Now Thorne is a fascinating character whose inability to achieve recognition for his military-related achievements is almost on a par with @Japhy favourite George Henry Thomas. A skilled brigade commander in the First World War, and Corps commander in the Second World War, he was on a par with Montgomery by late 1940, only with a personality that didn't make his contemporaries want to brain him with an ashtray after thirty seconds. However he made the fatal mistake of being too quiet and unassuming with Alanbrook, who favoured Montgomery and placed him in charge of XII Corps in 1941, the plum command that led eventually to the Eighth Army and eternal (and controversial) fame.

Now Thorne instead was appointed to command Scottish Command, which from 1943 onwards was assigned theoretical responsibility for the liberation of Norway and the surrounding areas. It was a fairly ramshackle force that was regularly drained of manpower for Italy and Normandy, so why would his appointment be so concerning to Hitler?

Well, to answer that we go back to the 1930s, and Thorne's service as British military attache in Berlin. Thorne met with Hitler several times, itself a rare occurrence, and by all accounts the Fuhrer was rather taken with Thorne. Not only had Thorne penned a number of military tracts that Hitler approved of, but during a late-night reminiscence they realised they had served for some time effectively opposite each other on the Western Front in 1914-15, with Thorne apparently calculating their might have been within a few hundred yards of each other at some points. Hitler kept tabs on Thorne throughout the conflict, and his appointment to Scottish Command was apparently remarked upon by the Fuhrer; of the many books catalogued by the Allies from the Fuhrerbunker at the end of the war, several were written by Thorne, and kept relatively close to hand. While hardly a decisive influence, Hitler's strangely magnetic attraction to Thorne likely factored into the decision to retain such a high concentration of troops in Norway.
 
Pretty sure that Churchill at least did semi frequently raise liberating Norway as an option. So those troops there were kind of required as you can bet if they were not there the Allies would take advantage.
 
I have often read that there were 400,000 German 'service personnel' - not just soldiers, but police, technicians, etc. in Norway that surrendered in 1945. At the war's end 28,500 Norwegians were imprisoned for serving in German police or army units in their country. To me then, 428,000 armed men supporting the Reich, seems unusual, given that the population of Norway in 1940 had been below 3 million, meaning there was around 1 German serviceman for every 7.5 Norwegians. This seems an incredibly high ratio especially after June 1944 when it was clear that the invasion of western Europe was coming through Normandy. Added to that, it had taken only 120,000 German soldiers, plus naval support, to conquer Norway in 1940.

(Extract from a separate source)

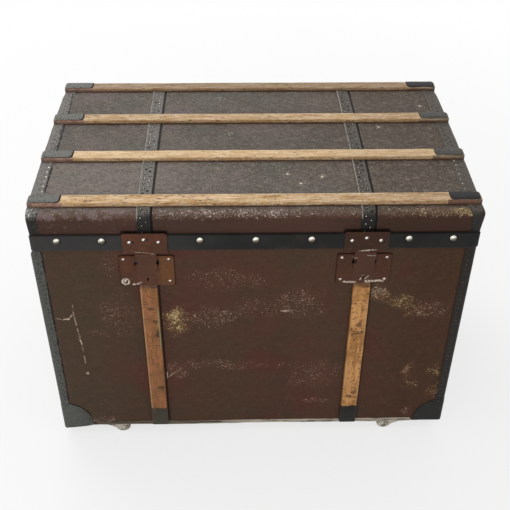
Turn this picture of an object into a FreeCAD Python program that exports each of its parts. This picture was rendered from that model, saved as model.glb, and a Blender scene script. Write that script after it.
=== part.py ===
import FreeCAD, Part
import math
import os

from FreeCAD import Vector as V

# A slatted travelling trunk with a low crowned lid, in millimetres.
# X runs left to right, -Y is the front, +Z is up. The model is built with its plan centred on the
# canvas-covered body and the floor at z = 0, and is moved at the end so that the origin is the
# bottom centre of everything.

# ---------------------------------------------------------------- driving dimensions: the carcass
WIDTH = 860.0                # body over its canvas, left to right
DEPTH = 545.0                # body over its canvas, front to back
BODY_HEIGHT = 513.0          # carcass underside to the rim
ROLLER_DROP = 33.0           # floor to the carcass underside
BOARD = 12.0                 # wall boards
BOTTOM_BOARD = 12.0
CANVAS = 1.2                 # painted canvas glued on the boards
LINING = 1.0                 # cloth-backed paper inside
CORNER_RADIUS = 6.0          # plan rounding of the carcass over its canvas
TIN = 0.6                    # sheet under the bottom, turned up round the edge
TIN_EDGE = 5.0

# ---------------------------------------------------------------- the lid
LID_HEIGHT = 76.0            # rim to the top of the shoulders
LID_CROWN = 4.0              # rise of the top between its shoulders
SHOULDER_RADIUS = 20.0
LID_BOARD = 12.0
LID_GAP = 0.4                # lid to rim
LID_OPEN_DEG = 100.0

# ---------------------------------------------------------------- wooden slats
LID_SLAT_WIDTH = 31.0
LID_SLAT_THICK = 9.0
LID_SLAT_OVERHANG = 4.0      # past the canvas at each end
LID_SLAT_OUTER_Y = 237.0
LID_SLAT_INNER_Y = 78.5
SLAT_EDGE = 3.0              # rounding of the slats' edges
BODY_SLAT_X = 215.0
BODY_SLAT_WIDTH = 36.0
BODY_SLAT_THICK = 8.0
BODY_SLAT_FOOT = 3.0         # slat foot above the carcass underside
BODY_SLAT_BEVEL = 6.0        # slope at the slat's top
BODY_SLAT_TOE = 2.0          # thickness left at the very top
BATTEN_THICK = 8.0
BATTEN_SET_BACK = 14.0       # batten end to the body's face

# ---------------------------------------------------------------- sheet-metal trim
TRIM = 0.8                   # sheet of caps, bands and bindings
BODY_BINDING_WIDTH = 17.0
LID_BINDING_WIDTH = 22.0
CORNER_PATCH_RADIUS = 68.0
CORNER_PATCH_THICK = 1.0
FOOT_CAP_HEIGHT = 55.0
SLAT_CAP_LENGTH = 65.0
SLAT_CAP_TAB = 14.0          # tab below the shoulder's top, on the lid's end
BAND_X = 214.5
BAND_WIDTH = 26.0

# ---------------------------------------------------------------- valance
VALANCE_THICK = 5.5
VALANCE_DROP = 10.0          # below the rim
VALANCE_RISE = 26.0          # above the rim
VALANCE_CLEARANCE = 3.0      # canvas to the lip's inside
NAIL_X = (0.0, 108.0, 297.0, 383.0)
NAIL_END_Y = (0.0, 190.0)
NAIL_BELOW_TOP = 12.0        # nails below the valance's top edge
NAIL_RADIUS = 7.5
NAIL_RISE = 4.5

# ---------------------------------------------------------------- locks and hasps
LOCK_X = 215.0
LOCK_WIDTH = 107.0
LOCK_HEIGHT = 73.0
LOCK_THICK = 3.0
LOCK_BELOW_RIM = 25.0
LOCK_CORNER = 6.0
LOCK_NAIL_INSET = 9.0
LOCK_NAIL_RADIUS = 4.0
LOCK_NAIL_RISE = 1.8
LOCK_CASE_WIDTH = 54.0
LOCK_CASE_WALL = 1.2
LOCK_CASE_DEPTH = 12.0       # canvas face to the case's back
LOCK_CASE_BELOW_PLATE_TOP = 2.0
KEYHOLE_ABOVE_PLATE = 16.0   # keyhole over the plate's bottom edge
KEYHOLE_RADIUS = 2.4
KEYHOLE_SLOT = 2.2
KEYHOLE_DROP = 7.0
SIDE_SLOT_WIDTH = 4.0        # small slots in the plate, at the hasp's sides
SIDE_SLOT_HEIGHT = 9.0
SIDE_SLOT_DROP = 19.0        # below the plate's top edge
SIDE_SLOT_ROUND = 1.8        # rounding of a slot's ends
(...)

First, I wonder if this 400,000 is an accurate figure or if it is simply one that has been bandied around for so long that people no longer question it. Second, I wonder what difference could these 400,000 men made, given that they represented equivalent to a field army, even two? Why were they not sent to Normandy, to the Battle of the Bulge or to defend the Rhine? Did soldiers somehow get themselves reassigned to Norway which actually was not fought over after 1940? It seems unlikely that the German garrison in Norway would have altered the outcome of the war, but surely throwing even just 200-300,000 extra men into the battle for Normandy or Belgium or in Poland and Hungary would have slowed up the British/Americans or the Soviets by some weeks, perhaps even months. It may have allowed the British/Americans to reach Berlin before the Soviets. Of course, they would have withdrawn as they did from the areas of Czechoslovakia that they advanced into, so as to fit the agreement with Stalin. However, for many in the German armed forces being overrun by the western Allies rather than being carted off to Siberia, would have been a very different outcome.
You now i always had a idea, instead of Alpine redoubt, what if instead the Norwegian redoubt, a couple SS Divisions on strength, a lot of German small naval units including their new U-boats might be better than the original plan.